### Objective
Give back the lines exactly, from the first one to the line with "the upper left.", both ends included.

:: Data shown

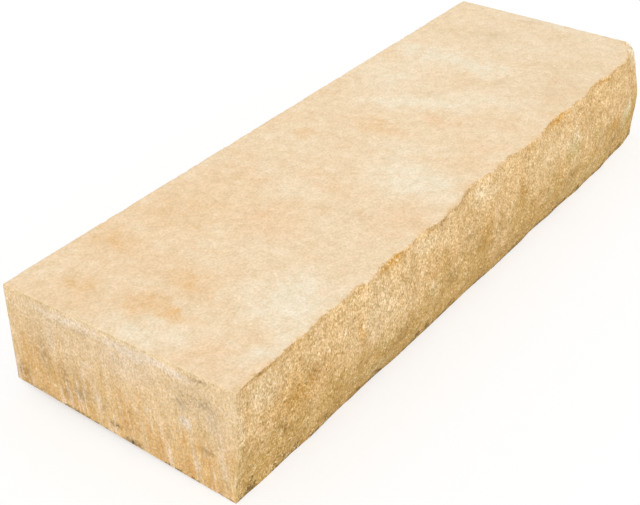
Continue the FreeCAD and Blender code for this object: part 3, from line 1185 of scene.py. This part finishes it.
@dataclass(frozen=True)
class Studio:
    """White sweep, soft daylight from above and one broad lamp from the upper left.

    Attributes:
        sky: How bright the light from all round is; a white face that sees it all has this.
        lamp: Share of full brightness that the lamp adds to the tread.
        lamp_heading: Direction that the lamp's light travels, in degrees from +X to +Y.
        lamp_pitch: How steeply it comes down, in degrees.
        lamp_spread: How wide the lamp looks from the stone, in degrees.
        floor_size: Width of the floor, in metres.
        floor_lit: Colour of the floor, as the stone sees it.
        floor_glow: Share of plain white in the floor as it is seen; the rest keeps the shadow.
        floor_drop: How far below the stone it lies, in metres.
    """

    sky: float = 0.72
    lamp: float = 0.30
    lamp_heading: float = 42.0
    lamp_pitch: float = 50.0
    lamp_spread: float = 18.0
    floor_size: float = 60.0
    floor_lit: str = "#E8E6E2"
    floor_glow: float = 0.55
    floor_drop: float = 0.2 * MM

    def build(self) -> None:
        """Make the world, the lamp and the floor."""
        self.world()
        self.lamp_light()
        self.floor()

    def world(self) -> None:
        """Light the stone evenly, behind a background that shows white."""
        world = bpy.data.worlds.new("studio")
        bpy.context.scene.world = world
        world.use_nodes = True
        world.node_tree.nodes.clear()
        graph = Graph(world.node_tree)
        lit, white = (graph.add("ShaderNodeBackground", {
            "Color": (1.0, 1.0, 1.0, 1.0), "Strength": strength})[0]
            for strength in (self.sky, 1.0))
        mixed = graph.add("ShaderNodeMixShader", {0: self.seen(graph), 1: lit, 2: white})[0]
        graph.add("ShaderNodeOutputWorld", {"Surface": mixed})

    def seen(self, graph: Graph) -> Socket:
        """Tell rays that show a surface in the picture from those that light others.

        Args:
            graph: The node tree to do it in.

        Returns:
            A number: 1 for a ray that shows, 0 for one that lights.
        """
        path = graph.add("ShaderNodeLightPath")
        shown = path["Is Camera Ray"]
        for name in ("Is Glossy Ray", "Is Transmission Ray"):
            shown = graph.add("ShaderNodeMath", {0: shown, 1: path[name]},
                              operation="MAXIMUM")[0]
        return shown

    def lamp_light(self) -> None:
        """Hang the lamp."""
        lamp = bpy.data.lights.new("broad_lamp", "SUN")
        pitch, heading = math.radians(self.lamp_pitch), math.radians(self.lamp_heading)
        lamp.energy = self.lamp * math.pi / math.sin(pitch)
        lamp.angle = math.radians(self.lamp_spread)
        holder = bpy.data.objects.new("broad_lamp", lamp)
        travel = Vector((math.cos(heading) * math.cos(pitch),
                         math.sin(heading) * math.cos(pitch), -math.sin(pitch)))
        holder.rotation_mode = "QUATERNION"
        holder.rotation_quaternion = travel.to_track_quat("-Z", "Y")
        bpy.context.scene.collection.objects.link(holder)

    def floor(self) -> None:
        """Lay the floor, which shows white and keeps the stone's shadow."""
        half = self.floor_size / 2
        mesh = bpy.data.meshes.new("floor")
        mesh.from_pydata([(x, y, -self.floor_drop) for x, y in (
            (-half, -half), (half, -half), (half, half), (-half, half))], [], [(0, 1, 2, 3)])
        floor = bpy.data.objects.new("floor", mesh)
        bpy.context.scene.collection.objects.link(floor)
        material = bpy.data.materials.new("floor_paper")
        material.use_nodes = True
        material.node_tree.nodes.clear()
        graph = Graph(material.node_tree)
        seen = self.seen(graph)
        colour = graph.add("ShaderNodeMix", {
            0: seen, 6: linear(self.floor_lit), 7: (1.0, 1.0, 1.0, 1.0)}, data_type="RGBA")[2]
        paper = graph.add("ShaderNodeBsdfDiffuse", {"Color": colour})[0]
        white = graph.add("ShaderNodeEmission", {"Strength": 1.0})[0]
        share = graph.add("ShaderNodeMath", {0: seen, 1: self.floor_glow},
                          operation="MULTIPLY")[0]
        mixed = graph.add("ShaderNodeMixShader", {0: share, 1: paper, 2: white})[0]
        graph.add("ShaderNodeOutputMaterial", {"Surface": mixed})
        mesh.materials.append(material)


@dataclass(frozen=True)
class Viewpoint:
    """Camera at the photograph's viewing angle.

    Attributes:
        place: Where it stands, in metres.
        heading: Direction it looks in plan, in degrees from +X towards +Y.
        pitch: How far it looks down, in degrees.
        roll: How far it leans, in degrees.
        focal_pixels: Focal length, in pixels of a picture PICTURE_WIDTH wide.
    """

    place: tuple[float, float, float] = (-1.2213, -0.7916, 0.9327)
    heading: float = 35.887
    pitch: float = 33.090
    roll: float = -0.377
    focal_pixels: float = 1262.1

    def build(self) -> None:
        """Make the camera and use it."""
        camera = bpy.data.cameras.new("camera")
        camera.sensor_width = 36.0
        camera.lens = camera.sensor_width * self.focal_pixels / PICTURE_WIDTH
        camera.clip_end = 200.0
        holder = bpy.data.objects.new("camera", camera)
        heading, pitch = math.radians(self.heading), math.radians(self.pitch)
        look = Vector((math.cos(heading) * math.cos(pitch),
                       math.sin(heading) * math.cos(pitch), -math.sin(pitch)))
        right = look.cross(Vector((0, 0, 1))).normalized()
        up = right.cross(look)
        turn = Matrix((right, up, -look)).transposed().to_4x4()
        lean = Matrix.Rotation(math.radians(self.roll), 4, "Z")
        holder.matrix_world = Matrix.Translation(self.place) @ turn @ lean
        bpy.context.scene.collection.objects.link(holder)
        bpy.context.scene.camera = holder


@dataclass
class BlockStep:
    """The whole step: one piece of stone.

    Attributes:
        lattice: The grid laid over the solid.
        rock_face: The relief of the riser and the nicks in the edges.
        tread: Finish of the tread.
        end: Finish of both ends.
        riser: Finish of the riser.
        plain: Finish of bed and back.
    """

    lattice: Lattice = field(default_factory=Lattice)
    rock_face: RockFace = field(default_factory=RockFace)
    tread: Finish = SawnTread()
    end: Finish = SawnEnd()
    riser: Finish = PitchedRiser()
    plain: Finish = Finish()

    def build(self) -> bpy.types.Object:
        """Make the stone and put it in the frame.

        Returns:
            The stone's object.
        """
        end, plain = self.end.make(), self.plain.make()
        materials = {
            Face.TREAD: self.tread.make(), Face.NEAR_END: end, Face.FAR_END: end,
            Face.RISER: self.riser.make(), Face.BACK: plain, Face.BED: plain,
        }
        stone = self.lattice.build()
        self.rock_face.break_up(stone, materials)
        self.shade(stone.data)
        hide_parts(NODE)
        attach(stone, "root")
        return stone

    def shade(self, mesh: bpy.types.Mesh) -> None:
        """Shade the faces smooth, with a crease all round the riser and the bed.

        Args:
            mesh: The stone's mesh, which is changed.
        """
        model = bmesh.new()
        model.from_mesh(mesh)
        layer = model.faces.layers.int["face"]
        creased = {Face.RISER.value, Face.BED.value}
        for facet in model.faces:
            facet.smooth = True
        for edge in model.edges:
            sides = {facet[layer] for facet in edge.link_faces}
            edge.smooth = len(sides) < 2 or not sides & creased
        model.to_mesh(mesh)
        model.free()


def main() -> None:
    """Build the step, the studio and the camera, and note the model's size."""
    logging.basicConfig(level=logging.INFO, format="%(name)s: %(message)s")
    stone = BlockStep().build()
    LOG.info("%s: %d points", stone.name, len(stone.data.vertices))
    Studio().build()
    Viewpoint().build()
    bpy.context.scene.view_settings.view_transform = "Standard"


if __name__ == "__main__":
    main()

::::

### Result
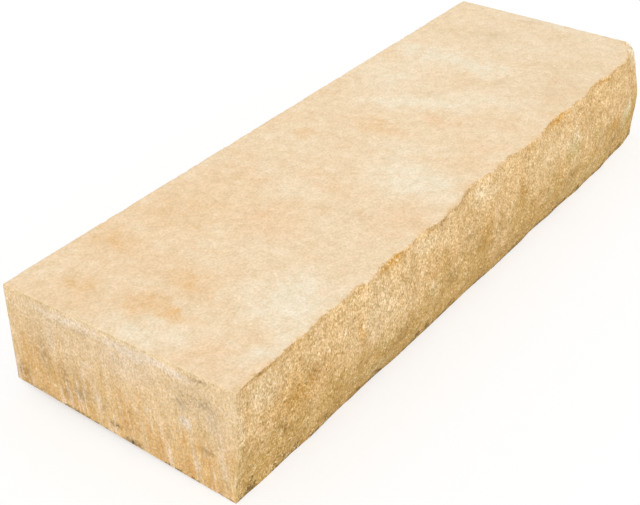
Continue the FreeCAD and Blender code for this object: part 3, from line 1185 of scene.py. This part finishes it.
@dataclass(frozen=True)
class Studio:
    """White sweep, soft daylight from above and one broad lamp from the upper left.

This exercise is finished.